**TASK GOAL:** A precise retyping is required of every line from the one containing "side_plates()" down to the one containing "bpy.context.scene.collection.objects.link(empty)", both included, and of no other line.

(Entries from a dataset)
>>>>>
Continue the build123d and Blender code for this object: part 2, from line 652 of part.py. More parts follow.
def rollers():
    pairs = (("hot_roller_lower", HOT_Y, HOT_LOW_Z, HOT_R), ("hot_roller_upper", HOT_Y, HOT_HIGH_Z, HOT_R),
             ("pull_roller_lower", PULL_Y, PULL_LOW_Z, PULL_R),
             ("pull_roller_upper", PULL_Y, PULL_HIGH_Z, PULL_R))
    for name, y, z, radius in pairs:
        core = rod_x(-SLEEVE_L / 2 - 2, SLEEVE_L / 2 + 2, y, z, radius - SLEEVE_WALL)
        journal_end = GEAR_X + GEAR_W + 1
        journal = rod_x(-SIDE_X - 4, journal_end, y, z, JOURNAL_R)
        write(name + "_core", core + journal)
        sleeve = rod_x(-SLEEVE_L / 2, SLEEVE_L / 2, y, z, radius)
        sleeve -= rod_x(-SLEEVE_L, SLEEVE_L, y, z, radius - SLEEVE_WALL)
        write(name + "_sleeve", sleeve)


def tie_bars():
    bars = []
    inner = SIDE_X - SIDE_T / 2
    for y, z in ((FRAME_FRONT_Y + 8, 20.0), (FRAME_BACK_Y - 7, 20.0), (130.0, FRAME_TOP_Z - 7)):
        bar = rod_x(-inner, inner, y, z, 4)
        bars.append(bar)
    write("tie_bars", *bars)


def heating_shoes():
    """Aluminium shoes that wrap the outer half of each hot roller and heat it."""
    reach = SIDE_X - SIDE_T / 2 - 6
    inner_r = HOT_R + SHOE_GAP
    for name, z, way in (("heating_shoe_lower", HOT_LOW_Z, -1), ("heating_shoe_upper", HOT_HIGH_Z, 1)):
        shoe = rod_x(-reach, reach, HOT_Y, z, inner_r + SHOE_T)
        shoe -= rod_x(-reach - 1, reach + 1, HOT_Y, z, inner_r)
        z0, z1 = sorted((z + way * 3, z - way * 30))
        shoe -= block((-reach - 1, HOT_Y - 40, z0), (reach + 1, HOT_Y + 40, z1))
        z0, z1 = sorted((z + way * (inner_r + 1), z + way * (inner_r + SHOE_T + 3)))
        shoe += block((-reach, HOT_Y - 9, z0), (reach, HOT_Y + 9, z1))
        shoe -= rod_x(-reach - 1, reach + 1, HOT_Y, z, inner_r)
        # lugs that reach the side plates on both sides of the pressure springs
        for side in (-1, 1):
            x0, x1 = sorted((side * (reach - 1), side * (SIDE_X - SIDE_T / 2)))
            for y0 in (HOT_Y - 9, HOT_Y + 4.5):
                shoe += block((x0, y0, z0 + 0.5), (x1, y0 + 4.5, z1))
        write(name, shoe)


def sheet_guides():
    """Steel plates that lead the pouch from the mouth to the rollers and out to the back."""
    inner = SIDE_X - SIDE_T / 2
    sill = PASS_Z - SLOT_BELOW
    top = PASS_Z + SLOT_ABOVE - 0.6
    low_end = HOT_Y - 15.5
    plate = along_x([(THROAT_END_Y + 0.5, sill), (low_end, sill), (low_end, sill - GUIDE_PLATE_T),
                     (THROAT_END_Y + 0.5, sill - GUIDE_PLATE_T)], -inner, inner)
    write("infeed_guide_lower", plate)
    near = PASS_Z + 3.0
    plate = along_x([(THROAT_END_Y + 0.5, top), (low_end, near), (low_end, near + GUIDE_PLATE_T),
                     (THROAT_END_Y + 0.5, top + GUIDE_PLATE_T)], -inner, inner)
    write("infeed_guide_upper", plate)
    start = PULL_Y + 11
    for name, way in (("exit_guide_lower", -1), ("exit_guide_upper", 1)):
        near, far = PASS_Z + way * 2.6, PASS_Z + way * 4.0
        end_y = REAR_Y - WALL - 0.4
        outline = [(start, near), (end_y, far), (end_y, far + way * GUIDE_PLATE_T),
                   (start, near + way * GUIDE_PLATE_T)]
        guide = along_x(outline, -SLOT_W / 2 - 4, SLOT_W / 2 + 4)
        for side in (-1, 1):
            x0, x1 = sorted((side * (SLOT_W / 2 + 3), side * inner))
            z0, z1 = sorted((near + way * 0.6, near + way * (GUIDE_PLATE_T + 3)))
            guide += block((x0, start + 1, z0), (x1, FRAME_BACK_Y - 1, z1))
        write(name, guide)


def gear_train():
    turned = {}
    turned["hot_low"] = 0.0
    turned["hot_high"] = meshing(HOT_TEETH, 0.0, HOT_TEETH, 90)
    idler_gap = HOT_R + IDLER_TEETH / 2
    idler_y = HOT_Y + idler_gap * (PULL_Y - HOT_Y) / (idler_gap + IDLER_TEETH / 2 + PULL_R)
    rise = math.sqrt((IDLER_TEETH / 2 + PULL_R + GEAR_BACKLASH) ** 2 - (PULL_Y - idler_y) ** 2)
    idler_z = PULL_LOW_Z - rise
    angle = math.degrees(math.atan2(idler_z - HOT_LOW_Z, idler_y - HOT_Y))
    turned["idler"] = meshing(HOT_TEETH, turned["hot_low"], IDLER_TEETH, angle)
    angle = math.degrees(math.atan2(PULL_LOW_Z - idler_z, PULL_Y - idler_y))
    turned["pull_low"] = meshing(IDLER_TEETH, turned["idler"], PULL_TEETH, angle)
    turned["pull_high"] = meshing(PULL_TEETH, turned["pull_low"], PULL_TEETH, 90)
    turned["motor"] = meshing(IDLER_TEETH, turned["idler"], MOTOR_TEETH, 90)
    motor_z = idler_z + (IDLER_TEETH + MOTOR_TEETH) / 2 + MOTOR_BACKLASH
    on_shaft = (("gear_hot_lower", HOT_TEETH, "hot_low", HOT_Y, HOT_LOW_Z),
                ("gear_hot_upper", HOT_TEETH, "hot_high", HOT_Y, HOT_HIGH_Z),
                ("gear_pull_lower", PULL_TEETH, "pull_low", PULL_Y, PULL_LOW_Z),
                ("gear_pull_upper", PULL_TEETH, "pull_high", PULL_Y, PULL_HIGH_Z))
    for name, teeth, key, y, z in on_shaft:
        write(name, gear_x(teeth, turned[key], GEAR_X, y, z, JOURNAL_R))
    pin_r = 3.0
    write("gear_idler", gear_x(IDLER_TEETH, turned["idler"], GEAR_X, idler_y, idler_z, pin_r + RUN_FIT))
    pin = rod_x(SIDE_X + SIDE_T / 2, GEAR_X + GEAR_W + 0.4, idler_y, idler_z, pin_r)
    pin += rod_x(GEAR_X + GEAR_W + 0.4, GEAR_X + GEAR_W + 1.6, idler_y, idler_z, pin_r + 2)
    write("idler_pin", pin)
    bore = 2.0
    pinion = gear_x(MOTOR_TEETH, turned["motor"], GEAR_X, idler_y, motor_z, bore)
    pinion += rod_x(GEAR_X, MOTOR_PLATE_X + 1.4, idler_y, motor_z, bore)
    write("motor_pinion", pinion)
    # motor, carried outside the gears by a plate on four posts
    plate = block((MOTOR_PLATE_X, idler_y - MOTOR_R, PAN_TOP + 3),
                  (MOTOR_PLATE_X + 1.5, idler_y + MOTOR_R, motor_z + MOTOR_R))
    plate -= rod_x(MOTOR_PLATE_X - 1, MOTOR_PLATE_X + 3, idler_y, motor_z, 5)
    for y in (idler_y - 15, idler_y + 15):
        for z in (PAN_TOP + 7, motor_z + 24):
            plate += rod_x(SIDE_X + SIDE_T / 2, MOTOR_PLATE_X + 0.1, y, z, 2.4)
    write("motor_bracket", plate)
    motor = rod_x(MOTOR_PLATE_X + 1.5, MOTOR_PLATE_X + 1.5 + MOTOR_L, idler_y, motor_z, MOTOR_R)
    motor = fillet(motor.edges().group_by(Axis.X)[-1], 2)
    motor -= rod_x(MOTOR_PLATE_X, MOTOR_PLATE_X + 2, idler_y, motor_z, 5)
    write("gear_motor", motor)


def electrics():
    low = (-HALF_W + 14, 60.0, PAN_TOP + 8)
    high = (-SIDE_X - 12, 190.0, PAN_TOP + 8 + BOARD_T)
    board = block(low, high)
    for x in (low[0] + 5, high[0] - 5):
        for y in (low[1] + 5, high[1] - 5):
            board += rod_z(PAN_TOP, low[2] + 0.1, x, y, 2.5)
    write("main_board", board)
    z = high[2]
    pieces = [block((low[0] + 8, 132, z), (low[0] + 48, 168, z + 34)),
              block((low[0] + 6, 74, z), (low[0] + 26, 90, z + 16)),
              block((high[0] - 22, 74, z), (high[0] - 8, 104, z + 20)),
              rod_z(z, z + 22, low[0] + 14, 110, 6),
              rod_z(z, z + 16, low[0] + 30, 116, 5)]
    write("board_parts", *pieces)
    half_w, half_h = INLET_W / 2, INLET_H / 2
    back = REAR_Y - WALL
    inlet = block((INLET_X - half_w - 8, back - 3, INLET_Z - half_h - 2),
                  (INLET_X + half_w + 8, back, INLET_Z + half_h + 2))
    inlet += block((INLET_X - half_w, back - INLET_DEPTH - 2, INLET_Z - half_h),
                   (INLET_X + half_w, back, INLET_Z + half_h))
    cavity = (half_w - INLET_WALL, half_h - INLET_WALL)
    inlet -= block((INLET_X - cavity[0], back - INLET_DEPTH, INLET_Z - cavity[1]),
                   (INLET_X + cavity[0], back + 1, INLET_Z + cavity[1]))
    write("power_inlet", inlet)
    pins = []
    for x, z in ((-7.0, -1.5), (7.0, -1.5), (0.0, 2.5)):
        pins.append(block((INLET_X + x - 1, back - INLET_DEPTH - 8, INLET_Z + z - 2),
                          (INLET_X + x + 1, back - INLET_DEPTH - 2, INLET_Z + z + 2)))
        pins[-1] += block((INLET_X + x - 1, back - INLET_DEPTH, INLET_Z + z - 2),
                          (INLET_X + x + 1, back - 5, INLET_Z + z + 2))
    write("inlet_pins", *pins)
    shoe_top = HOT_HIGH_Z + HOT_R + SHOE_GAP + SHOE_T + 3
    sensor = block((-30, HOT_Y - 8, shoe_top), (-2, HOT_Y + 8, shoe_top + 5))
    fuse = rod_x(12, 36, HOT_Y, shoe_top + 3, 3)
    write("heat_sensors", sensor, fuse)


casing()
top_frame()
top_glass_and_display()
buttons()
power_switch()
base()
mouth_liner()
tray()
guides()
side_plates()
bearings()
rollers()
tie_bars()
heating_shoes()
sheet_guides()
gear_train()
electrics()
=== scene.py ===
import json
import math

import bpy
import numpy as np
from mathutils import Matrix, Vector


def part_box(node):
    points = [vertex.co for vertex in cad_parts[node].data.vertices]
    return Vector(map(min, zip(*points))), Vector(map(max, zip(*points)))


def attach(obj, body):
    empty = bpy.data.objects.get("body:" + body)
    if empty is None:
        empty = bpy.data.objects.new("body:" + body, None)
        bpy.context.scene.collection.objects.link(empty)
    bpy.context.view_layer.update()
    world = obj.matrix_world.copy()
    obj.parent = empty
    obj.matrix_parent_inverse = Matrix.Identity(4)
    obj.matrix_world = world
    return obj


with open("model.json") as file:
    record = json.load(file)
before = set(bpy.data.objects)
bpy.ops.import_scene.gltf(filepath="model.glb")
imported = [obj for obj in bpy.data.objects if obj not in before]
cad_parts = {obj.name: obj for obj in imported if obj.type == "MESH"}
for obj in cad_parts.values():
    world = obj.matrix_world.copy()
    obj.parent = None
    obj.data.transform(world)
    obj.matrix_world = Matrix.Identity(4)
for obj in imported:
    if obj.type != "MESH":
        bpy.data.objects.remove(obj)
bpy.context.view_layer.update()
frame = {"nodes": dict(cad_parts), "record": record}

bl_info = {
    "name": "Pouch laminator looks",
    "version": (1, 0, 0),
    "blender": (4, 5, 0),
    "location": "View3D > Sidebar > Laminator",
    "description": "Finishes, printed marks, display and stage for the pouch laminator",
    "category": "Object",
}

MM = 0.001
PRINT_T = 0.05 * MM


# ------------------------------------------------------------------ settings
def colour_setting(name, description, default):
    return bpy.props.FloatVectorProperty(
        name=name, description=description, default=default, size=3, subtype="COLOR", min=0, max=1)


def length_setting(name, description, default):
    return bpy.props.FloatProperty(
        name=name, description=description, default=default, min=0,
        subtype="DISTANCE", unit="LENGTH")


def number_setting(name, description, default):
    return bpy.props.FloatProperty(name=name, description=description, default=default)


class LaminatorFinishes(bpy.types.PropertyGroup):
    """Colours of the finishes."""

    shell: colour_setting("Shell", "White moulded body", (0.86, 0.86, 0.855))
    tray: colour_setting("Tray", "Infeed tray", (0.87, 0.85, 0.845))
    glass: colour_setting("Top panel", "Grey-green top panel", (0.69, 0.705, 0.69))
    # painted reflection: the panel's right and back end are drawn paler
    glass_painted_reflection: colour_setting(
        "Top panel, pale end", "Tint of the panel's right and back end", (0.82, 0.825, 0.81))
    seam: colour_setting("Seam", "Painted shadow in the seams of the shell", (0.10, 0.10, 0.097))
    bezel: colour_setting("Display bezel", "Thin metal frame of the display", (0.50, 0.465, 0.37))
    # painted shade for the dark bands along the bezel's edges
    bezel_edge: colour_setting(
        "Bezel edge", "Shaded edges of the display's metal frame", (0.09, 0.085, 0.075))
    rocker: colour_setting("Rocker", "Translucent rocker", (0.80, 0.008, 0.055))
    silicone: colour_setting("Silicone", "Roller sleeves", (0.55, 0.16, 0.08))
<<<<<
>>>>>
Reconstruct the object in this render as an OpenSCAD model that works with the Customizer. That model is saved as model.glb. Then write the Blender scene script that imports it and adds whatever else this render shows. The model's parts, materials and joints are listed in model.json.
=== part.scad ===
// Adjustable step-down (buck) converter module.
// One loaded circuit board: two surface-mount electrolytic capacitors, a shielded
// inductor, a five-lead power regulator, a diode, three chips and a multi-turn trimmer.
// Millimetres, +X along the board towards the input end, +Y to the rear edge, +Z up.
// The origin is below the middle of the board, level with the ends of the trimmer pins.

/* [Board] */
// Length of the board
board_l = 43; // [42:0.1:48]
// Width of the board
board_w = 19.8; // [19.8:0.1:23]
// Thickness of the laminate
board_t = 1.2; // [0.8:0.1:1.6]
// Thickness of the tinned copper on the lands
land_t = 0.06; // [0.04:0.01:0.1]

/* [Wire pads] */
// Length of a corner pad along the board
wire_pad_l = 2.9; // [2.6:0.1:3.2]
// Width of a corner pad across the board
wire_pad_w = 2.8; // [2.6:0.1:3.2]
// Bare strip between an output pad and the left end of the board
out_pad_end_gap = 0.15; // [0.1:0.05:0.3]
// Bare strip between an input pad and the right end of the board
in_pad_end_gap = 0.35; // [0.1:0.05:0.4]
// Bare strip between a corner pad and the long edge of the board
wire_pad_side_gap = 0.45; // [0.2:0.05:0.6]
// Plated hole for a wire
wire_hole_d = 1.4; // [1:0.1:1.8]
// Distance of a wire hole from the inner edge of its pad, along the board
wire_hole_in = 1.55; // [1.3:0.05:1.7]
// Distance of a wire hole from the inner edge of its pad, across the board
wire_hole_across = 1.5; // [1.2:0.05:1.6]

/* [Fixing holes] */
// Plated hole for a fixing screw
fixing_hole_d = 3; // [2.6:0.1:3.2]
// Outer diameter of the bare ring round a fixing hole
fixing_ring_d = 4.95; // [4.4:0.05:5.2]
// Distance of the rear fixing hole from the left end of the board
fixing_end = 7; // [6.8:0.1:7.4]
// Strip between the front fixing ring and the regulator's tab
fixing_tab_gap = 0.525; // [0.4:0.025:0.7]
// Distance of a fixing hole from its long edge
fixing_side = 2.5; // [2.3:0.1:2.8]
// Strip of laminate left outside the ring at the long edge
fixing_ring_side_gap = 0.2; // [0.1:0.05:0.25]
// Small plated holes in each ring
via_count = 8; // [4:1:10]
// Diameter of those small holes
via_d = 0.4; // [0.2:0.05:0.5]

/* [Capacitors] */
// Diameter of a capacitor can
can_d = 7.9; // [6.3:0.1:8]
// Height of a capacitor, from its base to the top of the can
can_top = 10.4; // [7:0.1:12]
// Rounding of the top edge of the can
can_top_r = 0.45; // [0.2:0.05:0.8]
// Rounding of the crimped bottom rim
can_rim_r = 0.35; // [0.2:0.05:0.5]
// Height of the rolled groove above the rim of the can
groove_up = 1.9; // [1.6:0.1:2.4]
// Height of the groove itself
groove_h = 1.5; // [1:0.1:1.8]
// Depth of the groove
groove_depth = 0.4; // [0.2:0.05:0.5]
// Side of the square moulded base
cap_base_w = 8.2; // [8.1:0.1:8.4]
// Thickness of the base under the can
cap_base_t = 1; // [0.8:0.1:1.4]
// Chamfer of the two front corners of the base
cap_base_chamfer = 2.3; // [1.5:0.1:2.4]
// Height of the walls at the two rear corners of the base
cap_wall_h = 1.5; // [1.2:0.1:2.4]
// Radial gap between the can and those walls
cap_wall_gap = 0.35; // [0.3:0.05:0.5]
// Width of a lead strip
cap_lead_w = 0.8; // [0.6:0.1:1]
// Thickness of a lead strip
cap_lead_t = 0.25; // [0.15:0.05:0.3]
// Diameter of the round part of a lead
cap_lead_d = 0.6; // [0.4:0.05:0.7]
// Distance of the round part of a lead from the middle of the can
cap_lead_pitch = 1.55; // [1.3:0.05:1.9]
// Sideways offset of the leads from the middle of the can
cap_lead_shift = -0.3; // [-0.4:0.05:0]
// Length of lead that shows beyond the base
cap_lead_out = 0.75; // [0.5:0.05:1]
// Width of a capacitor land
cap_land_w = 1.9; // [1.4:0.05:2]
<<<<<
**TASK RESPONSE:**
side_plates()
bearings()
rollers()
tie_bars()
heating_shoes()
sheet_guides()
gear_train()
electrics()
=== scene.py ===
import json
import math

import bpy
import numpy as np
from mathutils import Matrix, Vector


def part_box(node):
    points = [vertex.co for vertex in cad_parts[node].data.vertices]
    return Vector(map(min, zip(*points))), Vector(map(max, zip(*points)))


def attach(obj, body):
    empty = bpy.data.objects.get("body:" + body)
    if empty is None:
        empty = bpy.data.objects.new("body:" + body, None)
        bpy.context.scene.collection.objects.link(empty)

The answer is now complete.